Le reportage prend donc le parti de la subjectivité poétique, pour nous parler à travers la voix de l'eau. Il faut d'abord faire admettre, entendre et traduire cette voix, par de magnifiques images du cosmos intersideral plus humide qu'on ne le croit, et par l'exposition périlleuse de glaciers qui grondent. On nous parlera aussi de la musique des rivières, dont il faut sélectionner dans la multitude de bruits les quelques-uns qui seront les instruments d'une soudaine et intime symphonie. L'eau élément essentiel à la vie. Et les océans aussi, fascinants et effrayants, dont les mécanismes d'incessants recouvrements rappellent ceux de la pensée, ainsi que sa terrible mais salvatrice capacité à ramener au bord les cadavres que l'on laissait pour noyés.
Le documentaire joue sur la poésie de l'eau, pour que l'on soit sensible bientôt au glissement qui s'opère vers l'histoire violente de la colonisation de la Patagonie occidentale par les Européens, puis de la patagonie australe et orientale par l'Argentine et le Chili. Rares seront, selon moi, les instants où la poésie rend le propos trop sybillin. Le propos est d'aborder les événements, et d'en frôler les terribles sentiments, et peut-être ressentiments, à travers un élément pivot : l'eau. L'eau est centrale pour le peuple des canoës ici présenté. Elle est un moyen pour nous de mieux les comprendre. Un moyen aussi de comprendre les échanges destructeurs qui furent imposés par les colons, et de comprendre le drame toujours en cours pour ce peuple australe, soumis à une réglementation chilienne aujourd'hui qui lui interdit de prendre la mer. Un moyen d'appréhender aussi le drame qui suivit, la mise à mort d'un bref espoir d'amélioration, par un coup d'état organisé pars les État-Unis contre Allende, puis l'horreur de la dictature de Pinochet, notamment contre les prisonniers politiques.
Le documentaire traverse ainsi les tranches du passé. Remonte jusqu'à nous. Jusqu'à la découverte plus récente sous l'eau d'un bouton de nacre incrusté à une poutre en metal de trente kilos, decouverte dont je ne vous dévoile pas le pouvoir d'évocation(s).
Il faudra tout de même, pour les incultes comme moi, faire quelques recherches personnelles pour tenter de joindre les divers tenants de l'histoire.
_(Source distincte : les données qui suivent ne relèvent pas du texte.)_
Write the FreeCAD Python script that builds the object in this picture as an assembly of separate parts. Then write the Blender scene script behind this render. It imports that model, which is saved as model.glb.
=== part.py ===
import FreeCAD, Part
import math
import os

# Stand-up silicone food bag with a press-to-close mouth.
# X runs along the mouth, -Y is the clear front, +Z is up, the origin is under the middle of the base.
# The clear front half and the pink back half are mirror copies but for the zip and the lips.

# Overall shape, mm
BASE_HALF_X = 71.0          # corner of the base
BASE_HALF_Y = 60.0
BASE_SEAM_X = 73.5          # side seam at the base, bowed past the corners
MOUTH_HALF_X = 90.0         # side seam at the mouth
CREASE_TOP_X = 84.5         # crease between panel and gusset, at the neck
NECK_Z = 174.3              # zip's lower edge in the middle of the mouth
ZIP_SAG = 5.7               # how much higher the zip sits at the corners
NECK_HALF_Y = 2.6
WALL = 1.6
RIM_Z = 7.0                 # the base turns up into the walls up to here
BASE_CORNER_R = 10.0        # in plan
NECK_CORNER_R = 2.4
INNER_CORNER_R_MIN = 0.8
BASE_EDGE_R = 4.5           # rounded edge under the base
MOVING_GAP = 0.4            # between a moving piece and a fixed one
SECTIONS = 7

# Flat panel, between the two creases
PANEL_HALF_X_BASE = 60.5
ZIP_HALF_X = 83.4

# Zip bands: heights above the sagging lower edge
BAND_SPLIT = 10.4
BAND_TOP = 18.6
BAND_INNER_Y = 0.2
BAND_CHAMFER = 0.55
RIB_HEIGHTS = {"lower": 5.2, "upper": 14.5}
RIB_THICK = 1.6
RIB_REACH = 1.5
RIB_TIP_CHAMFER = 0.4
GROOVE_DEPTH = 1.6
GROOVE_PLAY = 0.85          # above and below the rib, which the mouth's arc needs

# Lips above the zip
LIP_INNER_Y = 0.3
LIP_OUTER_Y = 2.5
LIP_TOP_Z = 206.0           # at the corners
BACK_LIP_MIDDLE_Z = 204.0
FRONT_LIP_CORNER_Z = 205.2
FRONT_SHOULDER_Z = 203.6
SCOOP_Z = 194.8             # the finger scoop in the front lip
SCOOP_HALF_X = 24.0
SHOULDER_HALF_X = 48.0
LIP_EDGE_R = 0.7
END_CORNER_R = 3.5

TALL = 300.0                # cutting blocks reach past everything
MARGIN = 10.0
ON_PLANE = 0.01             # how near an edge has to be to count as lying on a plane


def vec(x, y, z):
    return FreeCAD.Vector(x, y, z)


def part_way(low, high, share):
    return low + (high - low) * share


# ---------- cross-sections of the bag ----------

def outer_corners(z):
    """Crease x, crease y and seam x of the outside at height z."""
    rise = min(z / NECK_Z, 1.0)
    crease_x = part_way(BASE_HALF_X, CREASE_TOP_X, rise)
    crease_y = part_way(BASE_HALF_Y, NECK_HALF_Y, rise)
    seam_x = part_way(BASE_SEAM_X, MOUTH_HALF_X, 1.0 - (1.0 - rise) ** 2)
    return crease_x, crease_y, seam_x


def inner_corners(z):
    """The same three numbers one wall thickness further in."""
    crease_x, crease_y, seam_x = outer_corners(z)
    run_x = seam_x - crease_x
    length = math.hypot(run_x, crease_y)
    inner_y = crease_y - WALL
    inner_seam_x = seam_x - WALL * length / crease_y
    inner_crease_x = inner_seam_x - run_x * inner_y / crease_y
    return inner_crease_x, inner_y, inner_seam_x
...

Tout n'est pas dit.
Un documentaire en tout cas qui par la poésie parvient à parler de l'histoire avec autant de prudence que d'engagement, qui semble se donner les moyens de la respecter en tout cas, autant que possible, sans pour autant s'interdire de chercher à la comprendre, à en explorer le sens par des voies nouvelles, et tout semble tenir à l'intelligente cristallisation proposée autour de l'eau. On avance prudemment dans une histoire dont on sent que la violence, comme celle d'une super-nova, dépasse de toute manière notre imagination. Et important, on laisse la parole face caméra aux personnes concernés.
"Nous possédons la clé qui ouvre toutes les époques, parfois nous l'utilisons sans vergogne, jetons un regard pressé par l'entrebâillement, avides de jugements rapides, mais il devrait être également possible de nous approcher pas à pas, avec pudeur face au tabou, résolus à extorquer non sans peine aux morts leurs secrets. L'aveu de notre détresse, c'est par là que nous devrions commencer.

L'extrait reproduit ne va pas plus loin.